ECLI:NL:RBSGR:2009:BK3758
Rechtbank 's-Gravenhage
- Eerste aanleg - enkelvoudig
- Rechtspraak.nl
Asielaanvraag van Somalische eiser en de beoordeling van taalanalyses
In deze zaak heeft de rechtbank 's-Gravenhage op 7 oktober 2009 uitspraak gedaan in het beroep van een Somalische eiser tegen de afwijzing van zijn aanvraag voor een verblijfsvergunning asiel. De eiser, geboren op 20 januari 1976, heeft verklaard dat hij behoort tot de Tumal clan en dat hij woonachtig is in de provincie Jubbada Hoose.
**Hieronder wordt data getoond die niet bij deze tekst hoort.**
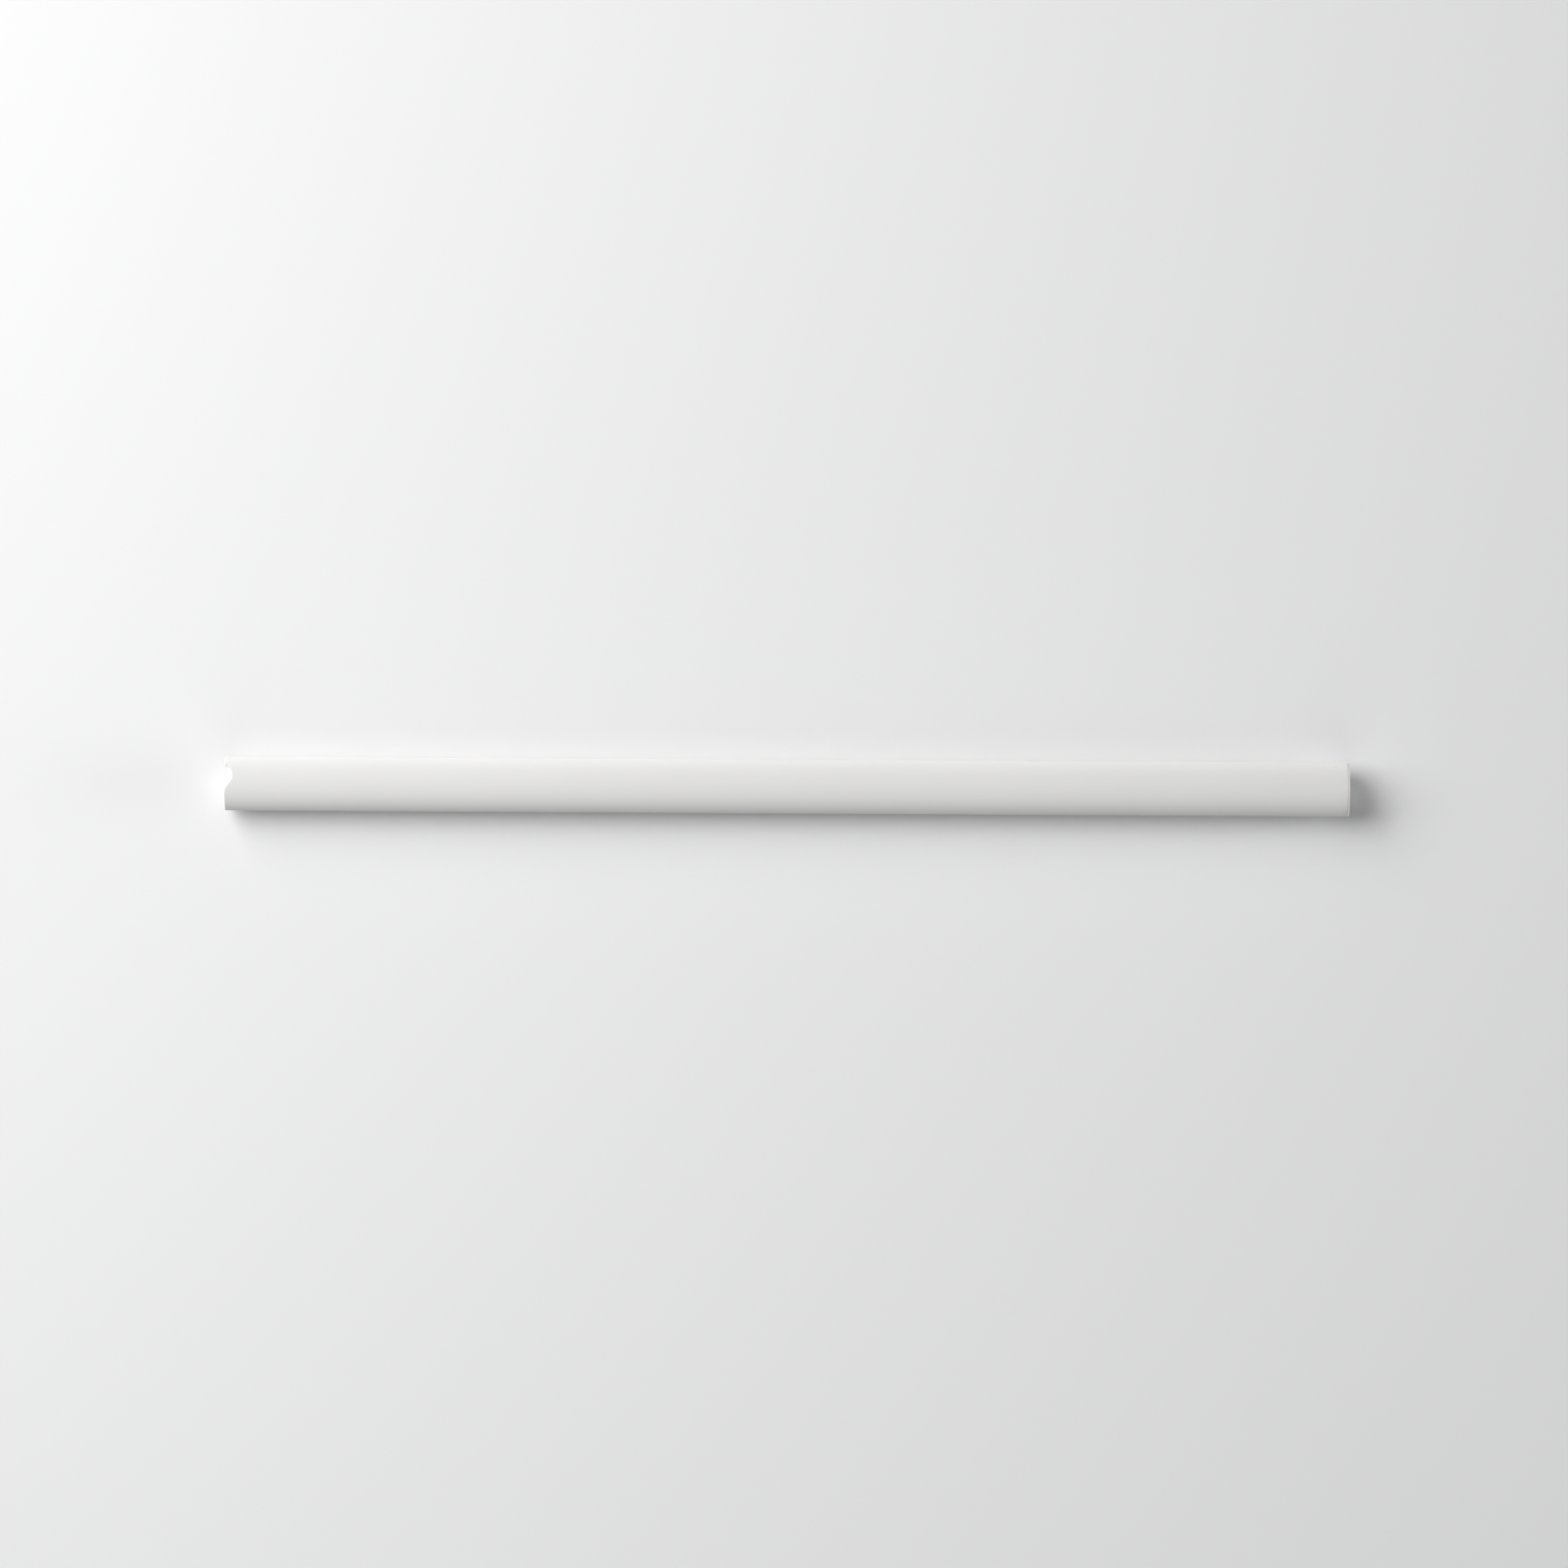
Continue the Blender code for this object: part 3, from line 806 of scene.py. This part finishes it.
def make_floor():
    half = FLOOR_SIDE / 2
    mesh = bpy.data.meshes.new("floor")
    corners = [(-half, -half, 0), (half, -half, 0), (half, half, 0), (-half, half, 0)]
    mesh.from_pydata(corners, [], [(0, 1, 2, 3)])
    mesh.materials.append(white_paper())
    floor = bpy.data.objects.new("floor", mesh)
    bpy.context.scene.collection.objects.link(floor)


def soft_light(name, bearing, elevation, width, height, watts, colour=WHITE):
    """A soft box that faces the cane. Bearing 0 is towards +X and 90 towards +Y, in degrees."""
    turn, rise = math.radians(bearing), math.radians(elevation)
    towards = Vector((math.cos(rise) * math.cos(turn), math.cos(rise) * math.sin(turn), math.sin(rise)))
    lamp = bpy.data.lights.new(name, "AREA")
    lamp.shape = "RECTANGLE"
    lamp.size = width
    lamp.size_y = height
    lamp.energy = watts
    lamp.color = colour
    holder = bpy.data.objects.new(name, lamp)
    holder.location = towards * LIGHT_DISTANCE
    holder.rotation_euler = towards.to_track_quat("Z", "Y").to_euler()
    holder.visible_camera = False
    bpy.context.scene.collection.objects.link(holder)


def light_room(colour, strength):
    world = bpy.data.worlds.new("room")
    world.use_nodes = True
    background = world.node_tree.nodes["Background"]
    background.inputs["Color"].default_value = (*colour, 1)
    background.inputs["Strength"].default_value = strength
    bpy.context.scene.world = world


def make_camera():
    lens = bpy.data.cameras.new("camera")
    lens.angle = 2 * math.atan(VIEW_WIDTH / 2 / (CAMERA_HEIGHT - AXIS_HEIGHT))
    camera = bpy.data.objects.new("camera", lens)
    camera.location = (VIEW_SHIFT.x, VIEW_SHIFT.y, CAMERA_HEIGHT)
    camera.rotation_euler = (0, 0, VIEW_ROLL)
    bpy.context.scene.collection.objects.link(camera)
    bpy.context.scene.camera = camera


make_floor()
soft_light("high_window", bearing=150, elevation=57, width=1.0, height=0.7, watts=11)
soft_light("low_window", bearing=150, elevation=36, width=1.5, height=0.7, watts=13.2)
soft_light("front_fill", bearing=270, elevation=34, width=0.9, height=0.9, watts=3, colour=COOL)
soft_light("end_fill", bearing=0, elevation=12, width=0.6, height=0.6, watts=6.5, colour=COOL)
light_room(WHITE, 0.085)
make_camera()
bpy.context.scene.view_settings.view_transform = "Standard"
Hij heeft van 1996 tot augustus 2006 als herder bij zijn ontvoerder moeten werken en heeft ernstige bedreigingen ondervonden van de familie van zijn ontvoerder. Na zijn vlucht naar Mogadishu en een huwelijk met een vrouw die al in Nederland woonde, heeft hij geprobeerd asiel aan te vragen in Nederland.
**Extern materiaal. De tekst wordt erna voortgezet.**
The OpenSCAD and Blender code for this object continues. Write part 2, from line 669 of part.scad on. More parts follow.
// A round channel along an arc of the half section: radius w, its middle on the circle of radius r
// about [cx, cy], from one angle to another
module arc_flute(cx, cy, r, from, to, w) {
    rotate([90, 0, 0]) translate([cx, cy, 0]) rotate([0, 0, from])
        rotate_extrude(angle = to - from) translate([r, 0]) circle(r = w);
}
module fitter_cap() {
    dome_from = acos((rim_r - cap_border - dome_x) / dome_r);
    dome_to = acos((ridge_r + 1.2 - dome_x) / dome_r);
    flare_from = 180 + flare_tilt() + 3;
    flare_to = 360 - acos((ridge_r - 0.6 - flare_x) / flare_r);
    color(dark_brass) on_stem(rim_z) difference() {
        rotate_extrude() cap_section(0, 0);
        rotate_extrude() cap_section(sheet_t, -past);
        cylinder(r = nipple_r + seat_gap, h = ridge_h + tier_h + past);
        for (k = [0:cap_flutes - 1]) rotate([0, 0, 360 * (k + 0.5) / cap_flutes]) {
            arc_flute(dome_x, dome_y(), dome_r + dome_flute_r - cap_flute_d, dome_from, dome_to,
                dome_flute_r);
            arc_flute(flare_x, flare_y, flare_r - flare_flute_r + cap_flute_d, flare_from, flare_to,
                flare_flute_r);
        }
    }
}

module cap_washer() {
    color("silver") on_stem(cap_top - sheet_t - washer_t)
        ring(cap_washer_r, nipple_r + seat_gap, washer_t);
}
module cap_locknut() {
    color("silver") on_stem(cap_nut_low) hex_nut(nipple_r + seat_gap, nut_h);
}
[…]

De Staatssecretaris van Justitie heeft de aanvraag afgewezen, onder verwijzing naar een taalanalyse van Bureau Land en Taal (BLT) die concludeerde dat de eiser niet herleidbaar was tot Zuid-Somalië, maar tot Noord-Somalië. De rechtbank heeft echter geoordeeld dat de contra-expertise van De Taalstudio, die concludeerde dat de eiser wel degelijk kan worden herleid tot Zuid-Somalië, voldoende gemotiveerd was. De rechtbank heeft vastgesteld dat de contra-expert voldoende concrete aanknopingspunten heeft gegeven voor twijfel aan de taalanalyse van BLT.
De rechtbank heeft geoordeeld dat het bestreden besluit onvoldoende zorgvuldig is voorbereid en onvoldoende is gemotiveerd. De rechtbank heeft het beroep van de eiser gegrond verklaard, het bestreden besluit vernietigd en de Staatssecretaris opgedragen om een nieuw besluit te nemen op de asielaanvraag van de eiser, met inachtneming van deze uitspraak. Tevens is de Staatssecretaris veroordeeld in de proceskosten van de eiser tot een bedrag van € 644,--.